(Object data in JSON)
----

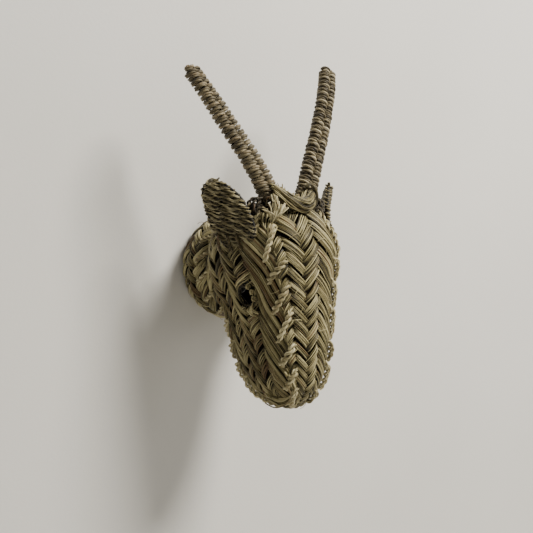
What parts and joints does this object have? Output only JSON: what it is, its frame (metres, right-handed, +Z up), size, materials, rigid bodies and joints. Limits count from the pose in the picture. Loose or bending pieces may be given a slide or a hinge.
{
  "type": "woven grass goat head wall hanging",
  "caption": "Hollow goat's head plaited from dried grass, with two bound horns and two twined ears, that hangs on a wall from a small ring inside its neck.",
  "frame": {"origin": "centre of the hanging ring's hole, on the plane of the wall", "axes": "+Y points into the wall, -Y is the way the face looks, +Z is up and +X is the viewer's right"},
  "size_m": [0.1973, 0.1813, 0.378],
  "materials": {
    "braided_grass": "dry satin grass",
    "shaded_grass": "dry satin grass",
    "sewing_cord": "twisted grass cord",
    "horn_cord": "twisted grass cord",
    "ear_cord": "twisted grass cord",
    "grass_rod": "bundled grass"
  },
  "bodies": {
    "root": {"neck_collar": "braided_grass", "face_braid": "braided_grass", "left_cheek_braid": "braided_grass", "right_cheek_braid": "braided_grass", "jaw_braid": "shaded_grass", "muzzle_gather": "braided_grass", "left_face_seam": "sewing_cord", "right_face_seam": "sewing_cord", "left_jaw_seam": "sewing_cord", "right_jaw_seam": "sewing_cord", "collar_seam": "sewing_cord", "left_eye_rim": "shaded_grass", "right_eye_rim": "shaded_grass", "left_ear_ribs": "grass_rod", "right_ear_ribs": "grass_rod", "left_ear_weft": "ear_cord", "right_ear_weft": "ear_cord", "left_ear_ties": "sewing_cord", "right_ear_ties": "sewing_cord", "left_horn_rods": "grass_rod", "right_horn_rods": "grass_rod", "left_horn_binding": "horn_cord", "right_horn_binding": "horn_cord", "left_horn_lashing": "shaded_grass", "right_horn_lashing": "shaded_grass", "horn_yoke": "braided_grass", "forelock": "sewing_cord", "hanging_ring": "horn_cord", "ring_ties": "sewing_cord"}
  },
  "joints": []
}
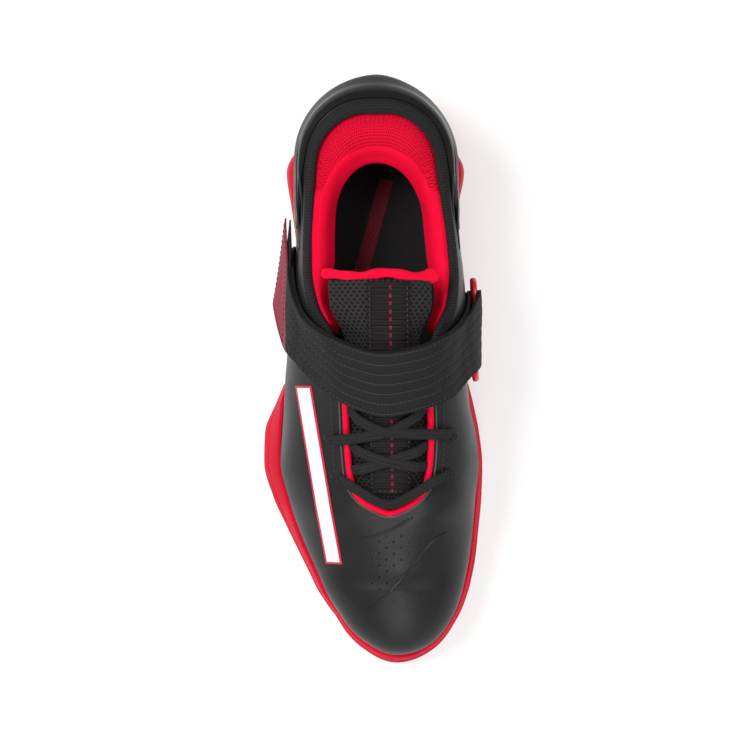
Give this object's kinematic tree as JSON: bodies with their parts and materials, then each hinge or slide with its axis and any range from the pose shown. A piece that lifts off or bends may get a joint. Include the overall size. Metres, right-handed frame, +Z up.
{
  "type": "weightlifting shoe",
  "caption": "Right weightlifting shoe with a raised hard heel, a hollow padded upper, flat laces and a wide folded instep strap run through a ring.",
  "frame": {"origin": "centre of the bounding box's base, on the ground under the middle of the shoe", "axes": "+Z up, -Y towards the toe and +Y towards the heel, +X towards the medial side of this right shoe"},
  "size_m": [0.1128, 0.299, 0.1187],
  "materials": {
    "outsole_rubber": "matt moulded rubber",
    "midsole_foam": "satin moulded foam",
    "heel_shell": "satin moulded hard plastic",
    "insole_cloth": "fine knit",
    "upper_skin": "semi-gloss synthetic leather",
    "counter_shell": "glossy moulded shell",
    "lining_knit": "padded perforated lining",
    "piping_cord": "woven piping",
    "tongue_mesh": "coarse spacer mesh",
    "binding_knit": "knit binding",
    "tape_ribbed": "ribbed tape",
    "lace_braid": "flat braid",
    "strap_webbing": "channel-sewn webbing",
    "strap_tab_face": "satin coated tab",
    "ring_plastic": "glossy moulded ring"
  },
  "bodies": {
    "root": {"outsole": "outsole_rubber", "midsole": "midsole_foam", "heel_wedge": "heel_shell", "insole": "insole_cloth", "upper": "upper_skin", "heel_counter": "counter_shell", "collar_padding": "lining_knit", "throat_piping": "piping_cord", "tongue": "tongue_mesh", "tongue_binding": "binding_knit", "tongue_tape": "tape_ribbed", "lace_bar_toe": "lace_braid", "lace_crossings": "lace_braid", "instep_strap": "strap_webbing", "strap_tab": "strap_tab_face", "strap_ring": "ring_plastic", "ring_anchor": "strap_webbing"}
  },
  "joints": []
}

----

(Exercise brief) Which lines hold the word "with"? Show each one.

(Task answer)
  "caption": "Hollow goat's head plaited from dried grass, with two bound horns and two twined ears, that hangs on a wall from a small ring inside its neck.",
Give this object's kinematic tree as JSON: bodies with their parts and materials, then each hinge or slide with its axis and any range from the pose shown. A piece that lifts off or bends may get a joint. Include the overall size. Metres, right-handed frame, +Z up.
  "caption": "Right weightlifting shoe with a raised hard heel, a hollow padded upper, flat laces and a wide folded instep strap run through a ring.",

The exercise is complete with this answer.